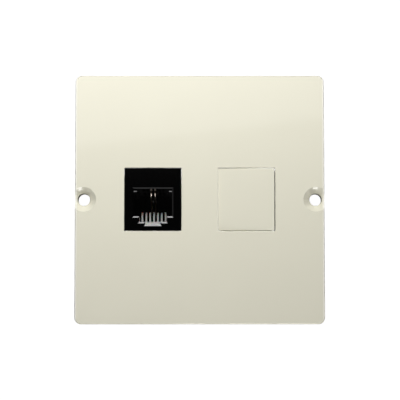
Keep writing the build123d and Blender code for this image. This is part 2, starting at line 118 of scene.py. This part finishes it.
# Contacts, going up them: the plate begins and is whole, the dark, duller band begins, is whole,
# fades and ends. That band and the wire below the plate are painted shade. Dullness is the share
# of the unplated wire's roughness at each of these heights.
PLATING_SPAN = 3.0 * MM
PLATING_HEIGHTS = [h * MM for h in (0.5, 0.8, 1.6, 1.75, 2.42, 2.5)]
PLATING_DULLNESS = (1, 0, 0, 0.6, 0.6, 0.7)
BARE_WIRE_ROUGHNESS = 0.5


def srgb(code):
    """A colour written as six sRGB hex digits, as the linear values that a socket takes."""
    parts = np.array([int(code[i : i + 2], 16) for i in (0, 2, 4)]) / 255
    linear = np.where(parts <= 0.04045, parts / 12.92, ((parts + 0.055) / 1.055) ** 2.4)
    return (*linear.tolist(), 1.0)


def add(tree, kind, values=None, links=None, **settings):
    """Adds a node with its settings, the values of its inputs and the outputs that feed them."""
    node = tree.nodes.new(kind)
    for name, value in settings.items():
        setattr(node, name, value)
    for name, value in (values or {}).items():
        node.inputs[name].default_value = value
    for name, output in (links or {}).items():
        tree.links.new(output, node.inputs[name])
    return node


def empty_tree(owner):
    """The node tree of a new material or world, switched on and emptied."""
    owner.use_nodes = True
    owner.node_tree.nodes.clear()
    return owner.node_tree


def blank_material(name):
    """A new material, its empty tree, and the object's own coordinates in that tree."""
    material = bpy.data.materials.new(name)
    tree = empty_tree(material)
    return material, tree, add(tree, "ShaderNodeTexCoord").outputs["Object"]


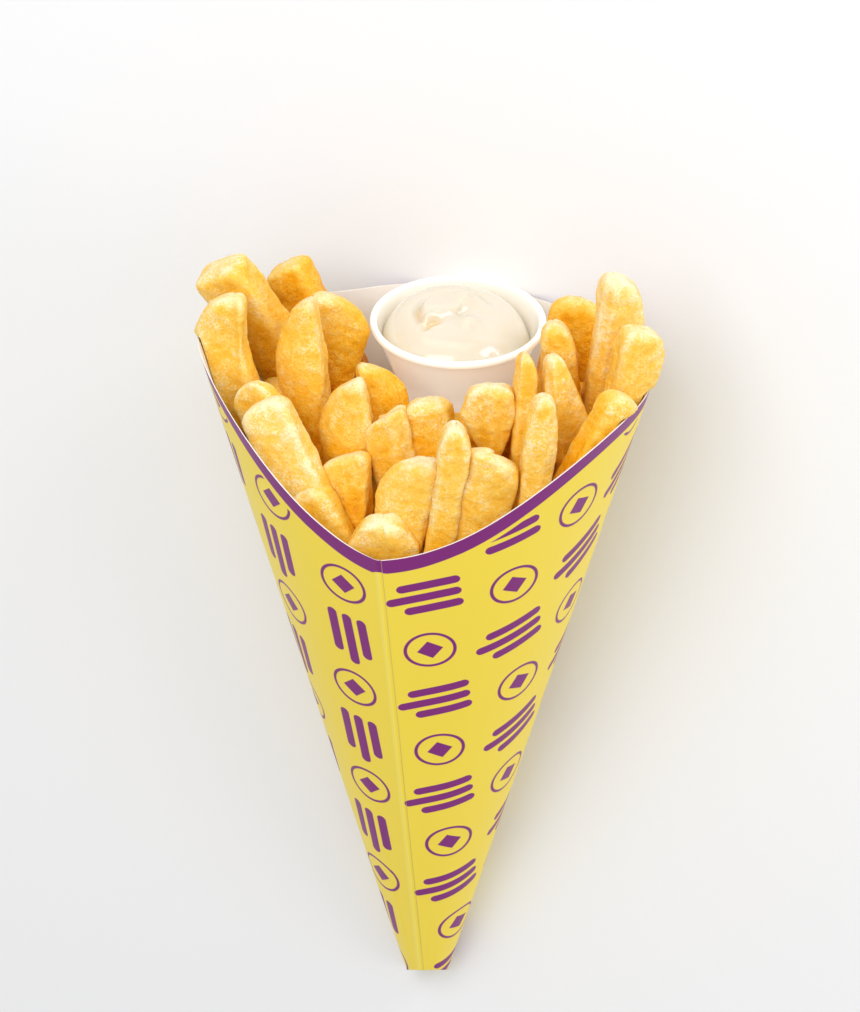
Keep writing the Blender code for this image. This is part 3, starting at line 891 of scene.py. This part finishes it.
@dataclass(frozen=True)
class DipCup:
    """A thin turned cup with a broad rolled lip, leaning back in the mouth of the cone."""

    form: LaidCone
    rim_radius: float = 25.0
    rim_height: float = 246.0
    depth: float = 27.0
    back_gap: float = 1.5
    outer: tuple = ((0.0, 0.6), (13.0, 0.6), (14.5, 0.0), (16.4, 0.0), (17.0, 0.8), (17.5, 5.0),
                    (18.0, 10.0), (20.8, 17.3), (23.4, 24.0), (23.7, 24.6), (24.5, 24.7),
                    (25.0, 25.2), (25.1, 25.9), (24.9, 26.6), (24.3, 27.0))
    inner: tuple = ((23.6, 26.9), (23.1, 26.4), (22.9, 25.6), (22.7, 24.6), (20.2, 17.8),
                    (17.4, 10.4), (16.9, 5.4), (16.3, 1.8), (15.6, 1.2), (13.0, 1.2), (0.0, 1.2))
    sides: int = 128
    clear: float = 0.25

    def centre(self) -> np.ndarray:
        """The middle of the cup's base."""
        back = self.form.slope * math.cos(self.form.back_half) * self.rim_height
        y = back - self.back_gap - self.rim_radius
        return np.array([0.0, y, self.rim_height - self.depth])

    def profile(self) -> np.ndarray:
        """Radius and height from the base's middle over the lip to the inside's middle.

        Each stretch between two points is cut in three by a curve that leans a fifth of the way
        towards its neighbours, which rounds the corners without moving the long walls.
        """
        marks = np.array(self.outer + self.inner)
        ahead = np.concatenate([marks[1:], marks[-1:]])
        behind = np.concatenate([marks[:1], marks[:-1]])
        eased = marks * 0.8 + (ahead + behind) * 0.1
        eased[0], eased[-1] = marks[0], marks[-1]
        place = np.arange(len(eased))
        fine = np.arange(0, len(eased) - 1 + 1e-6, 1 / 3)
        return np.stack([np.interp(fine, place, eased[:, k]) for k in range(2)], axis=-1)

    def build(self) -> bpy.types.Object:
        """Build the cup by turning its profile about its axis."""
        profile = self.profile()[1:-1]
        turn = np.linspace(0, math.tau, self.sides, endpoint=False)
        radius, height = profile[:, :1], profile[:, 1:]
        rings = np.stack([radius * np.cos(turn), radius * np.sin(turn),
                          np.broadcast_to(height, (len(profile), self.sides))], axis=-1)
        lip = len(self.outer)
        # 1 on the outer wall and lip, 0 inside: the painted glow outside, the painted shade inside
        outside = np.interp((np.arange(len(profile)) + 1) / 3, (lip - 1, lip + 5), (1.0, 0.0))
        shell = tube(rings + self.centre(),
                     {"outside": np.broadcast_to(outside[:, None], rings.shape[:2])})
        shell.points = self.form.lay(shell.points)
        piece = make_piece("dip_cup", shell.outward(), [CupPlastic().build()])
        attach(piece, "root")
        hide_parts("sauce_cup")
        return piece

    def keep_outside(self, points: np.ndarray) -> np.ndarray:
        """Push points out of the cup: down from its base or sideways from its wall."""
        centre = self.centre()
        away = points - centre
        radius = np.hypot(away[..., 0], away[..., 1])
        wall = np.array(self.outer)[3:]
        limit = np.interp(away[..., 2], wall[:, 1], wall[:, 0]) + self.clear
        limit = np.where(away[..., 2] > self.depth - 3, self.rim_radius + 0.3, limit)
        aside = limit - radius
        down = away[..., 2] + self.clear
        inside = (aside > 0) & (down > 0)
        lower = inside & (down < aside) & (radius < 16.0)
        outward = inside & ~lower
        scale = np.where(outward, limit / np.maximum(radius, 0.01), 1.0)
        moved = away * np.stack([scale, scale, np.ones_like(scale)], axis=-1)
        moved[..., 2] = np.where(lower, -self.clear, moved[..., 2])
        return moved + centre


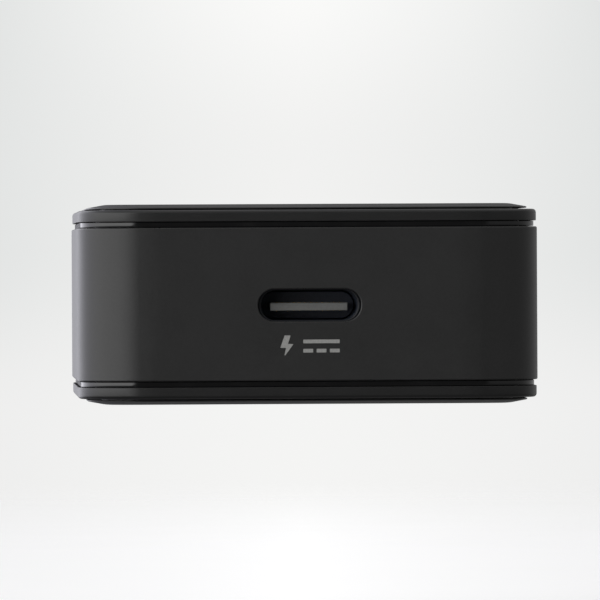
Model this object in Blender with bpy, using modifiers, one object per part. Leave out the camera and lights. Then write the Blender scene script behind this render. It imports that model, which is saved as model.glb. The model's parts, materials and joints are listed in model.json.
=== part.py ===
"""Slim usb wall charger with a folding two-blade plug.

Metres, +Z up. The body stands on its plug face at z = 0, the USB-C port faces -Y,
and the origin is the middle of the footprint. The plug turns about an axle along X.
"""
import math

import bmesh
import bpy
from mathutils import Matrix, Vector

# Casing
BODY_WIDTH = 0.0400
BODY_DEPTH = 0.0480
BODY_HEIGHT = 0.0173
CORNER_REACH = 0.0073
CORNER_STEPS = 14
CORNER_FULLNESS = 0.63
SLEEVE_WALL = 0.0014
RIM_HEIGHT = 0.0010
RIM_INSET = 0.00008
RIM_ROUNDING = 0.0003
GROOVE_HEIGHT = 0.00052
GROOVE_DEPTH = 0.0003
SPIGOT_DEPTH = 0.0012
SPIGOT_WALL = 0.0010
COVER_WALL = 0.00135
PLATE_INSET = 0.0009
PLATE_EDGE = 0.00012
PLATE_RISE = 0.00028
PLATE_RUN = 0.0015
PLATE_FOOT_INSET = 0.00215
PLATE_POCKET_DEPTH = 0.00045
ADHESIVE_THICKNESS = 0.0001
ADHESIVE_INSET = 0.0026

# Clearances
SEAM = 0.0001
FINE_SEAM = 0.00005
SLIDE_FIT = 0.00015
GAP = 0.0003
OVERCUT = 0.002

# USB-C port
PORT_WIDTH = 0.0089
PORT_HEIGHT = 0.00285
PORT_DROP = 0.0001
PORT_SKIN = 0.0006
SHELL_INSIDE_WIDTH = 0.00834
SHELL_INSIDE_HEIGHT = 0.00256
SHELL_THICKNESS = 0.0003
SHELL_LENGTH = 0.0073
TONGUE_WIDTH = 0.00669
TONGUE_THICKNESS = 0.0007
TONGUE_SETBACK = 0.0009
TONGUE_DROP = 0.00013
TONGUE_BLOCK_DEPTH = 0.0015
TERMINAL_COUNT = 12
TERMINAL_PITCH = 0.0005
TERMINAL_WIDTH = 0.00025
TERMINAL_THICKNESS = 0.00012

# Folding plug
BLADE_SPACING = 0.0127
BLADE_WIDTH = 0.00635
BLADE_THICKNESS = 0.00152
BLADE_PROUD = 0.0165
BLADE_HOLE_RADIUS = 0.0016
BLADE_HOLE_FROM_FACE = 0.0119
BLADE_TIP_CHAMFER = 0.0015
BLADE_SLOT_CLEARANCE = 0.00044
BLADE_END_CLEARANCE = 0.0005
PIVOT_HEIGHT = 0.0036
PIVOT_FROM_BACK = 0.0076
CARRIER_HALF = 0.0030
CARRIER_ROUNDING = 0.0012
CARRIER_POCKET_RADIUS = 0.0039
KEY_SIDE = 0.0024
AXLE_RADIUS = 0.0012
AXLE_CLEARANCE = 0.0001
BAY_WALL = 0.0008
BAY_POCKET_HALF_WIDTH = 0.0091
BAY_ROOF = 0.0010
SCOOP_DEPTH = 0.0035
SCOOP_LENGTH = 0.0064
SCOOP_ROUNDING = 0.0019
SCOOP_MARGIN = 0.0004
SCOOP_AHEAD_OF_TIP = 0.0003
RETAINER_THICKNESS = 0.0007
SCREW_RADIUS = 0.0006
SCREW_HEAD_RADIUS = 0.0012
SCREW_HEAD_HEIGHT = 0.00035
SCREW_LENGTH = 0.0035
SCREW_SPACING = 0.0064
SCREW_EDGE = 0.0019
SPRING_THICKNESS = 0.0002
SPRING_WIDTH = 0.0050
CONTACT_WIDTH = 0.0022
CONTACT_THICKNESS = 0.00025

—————

**What to do:** Give again, word for word, every line of the listing above from the one with "Model this object" to the one with "OVERCUT = 0.002", both inclusive, and nothing beyond them.

**Output for this exercise:**
Model this object in Blender with bpy, using modifiers, one object per part. Leave out the camera and lights. Then write the Blender scene script behind this render. It imports that model, which is saved as model.glb. The model's parts, materials and joints are listed in model.json.
=== part.py ===
"""Slim usb wall charger with a folding two-blade plug.

Metres, +Z up. The body stands on its plug face at z = 0, the USB-C port faces -Y,
and the origin is the middle of the footprint. The plug turns about an axle along X.
"""
import math

import bmesh
import bpy
from mathutils import Matrix, Vector

# Casing
BODY_WIDTH = 0.0400
BODY_DEPTH = 0.0480
BODY_HEIGHT = 0.0173
CORNER_REACH = 0.0073
CORNER_STEPS = 14
CORNER_FULLNESS = 0.63
SLEEVE_WALL = 0.0014
RIM_HEIGHT = 0.0010
RIM_INSET = 0.00008
RIM_ROUNDING = 0.0003
GROOVE_HEIGHT = 0.00052
GROOVE_DEPTH = 0.0003
SPIGOT_DEPTH = 0.0012
SPIGOT_WALL = 0.0010
COVER_WALL = 0.00135
PLATE_INSET = 0.0009
PLATE_EDGE = 0.00012
PLATE_RISE = 0.00028
PLATE_RUN = 0.0015
PLATE_FOOT_INSET = 0.00215
PLATE_POCKET_DEPTH = 0.00045
ADHESIVE_THICKNESS = 0.0001
ADHESIVE_INSET = 0.0026

# Clearances
SEAM = 0.0001
FINE_SEAM = 0.00005
SLIDE_FIT = 0.00015
GAP = 0.0003
OVERCUT = 0.002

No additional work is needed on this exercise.